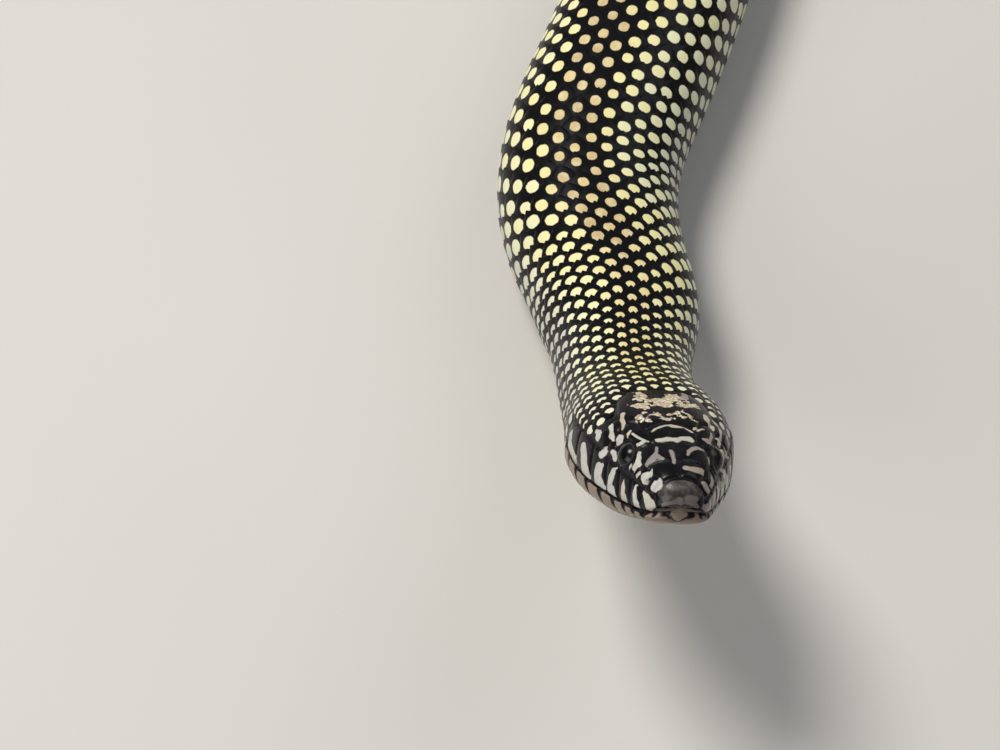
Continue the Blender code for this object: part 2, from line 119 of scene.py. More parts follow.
CHIN_PLATES = {
    "mental": [(-0.5, -0.3), (0.83, -0.3), (0.83, 0), (0.72, 0.3), (0.75, 0.62), (0.9, 0.85), (1.25, 1),
               (0.9, 1.15), (0.75, 1.38), (-0.5, 1.38)],
    "first_lower_lip": [(0.89, 0), (0.89, -0.3), (1.35, -0.3), (1.4, 0), (2.5, 0.38), (2.75, 1),
                        (1.31, 1), (0.96, 0.85), (0.81, 0.62), (0.78, 0.3)],
    "front_shield": [(2.9, 0.41), (9.3, 0.41), (10.3, 0.70), (9.4, 1), (2.9, 1)],
    "rear_shield": [(9.6, 0.42), (15.6, 0.46), (16.4, 0.72), (15.4, 1), (10.3, 1), (10.4, 0.70)],
}

# The skin's own relief.
MOUTH_GAP = 0.26 * MM
LIP_TUCK = 0.75 * MM
MOUTH_ENDS = (24, 26.5)
PLATE_RAISE = 0.17 * MM
GROOVE_DEPTH = 0.07 * MM
PLATE_SHOULDER = 0.26
PLATE_CROWN = 0.05 * MM
LIP_ROUND = 0.16 * MM
EYE_CUP, EYE_RIM, EYE_MOAT = 1.5 * MM, 0.09 * MM, 0.06 * MM
NOSTRIL_DEPTH = 0.55 * MM
UNDER_COAT = 0.38 * MM
HEAD_END = 27
# The depth of a place that lies in no plate or stroke.
OUTSIDE = -9.0

# Where the small scales begin behind the plates of the head: |q| and s.
COAT_EDGE = [(0, 21.9), (0.08, 22), (0.18, 21.6), (0.27, 20.2), (0.34, 17.4), (0.40, 15.6),
             (0.52, 15.9), (0.60, 16.5), (0.70, 16.5), (0.75, 17.8), (0.78, 21), (0.81, 24.4),
             (1, 26.2)]
JAW_COAT_EDGE = [(0, 26.8), (0.36, 26.4), (0.42, 18.5), (0.6, 17.4), (1, 17.2)]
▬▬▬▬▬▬
What you are asked to do:
Write out each line of the data above again, exactly as given.

Answer in full:
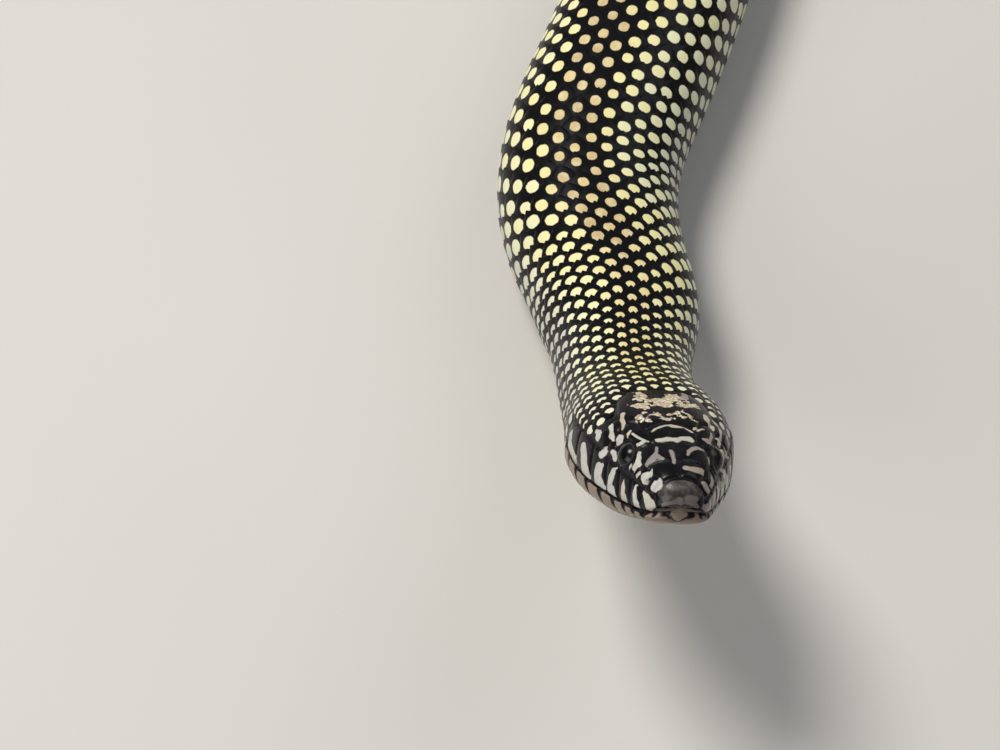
Continue the Blender code for this object: part 2, from line 119 of scene.py. More parts follow.
CHIN_PLATES = {
    "mental": [(-0.5, -0.3), (0.83, -0.3), (0.83, 0), (0.72, 0.3), (0.75, 0.62), (0.9, 0.85), (1.25, 1),
               (0.9, 1.15), (0.75, 1.38), (-0.5, 1.38)],
    "first_lower_lip": [(0.89, 0), (0.89, -0.3), (1.35, -0.3), (1.4, 0), (2.5, 0.38), (2.75, 1),
                        (1.31, 1), (0.96, 0.85), (0.81, 0.62), (0.78, 0.3)],
    "front_shield": [(2.9, 0.41), (9.3, 0.41), (10.3, 0.70), (9.4, 1), (2.9, 1)],
    "rear_shield": [(9.6, 0.42), (15.6, 0.46), (16.4, 0.72), (15.4, 1), (10.3, 1), (10.4, 0.70)],
}

# The skin's own relief.
MOUTH_GAP = 0.26 * MM
LIP_TUCK = 0.75 * MM
MOUTH_ENDS = (24, 26.5)
PLATE_RAISE = 0.17 * MM
GROOVE_DEPTH = 0.07 * MM
PLATE_SHOULDER = 0.26
PLATE_CROWN = 0.05 * MM
LIP_ROUND = 0.16 * MM
EYE_CUP, EYE_RIM, EYE_MOAT = 1.5 * MM, 0.09 * MM, 0.06 * MM
NOSTRIL_DEPTH = 0.55 * MM
UNDER_COAT = 0.38 * MM
HEAD_END = 27
# The depth of a place that lies in no plate or stroke.
OUTSIDE = -9.0

# Where the small scales begin behind the plates of the head: |q| and s.
COAT_EDGE = [(0, 21.9), (0.08, 22), (0.18, 21.6), (0.27, 20.2), (0.34, 17.4), (0.40, 15.6),
             (0.52, 15.9), (0.60, 16.5), (0.70, 16.5), (0.75, 17.8), (0.78, 21), (0.81, 24.4),
             (1, 26.2)]
JAW_COAT_EDGE = [(0, 26.8), (0.36, 26.4), (0.42, 18.5), (0.6, 17.4), (1, 17.2)]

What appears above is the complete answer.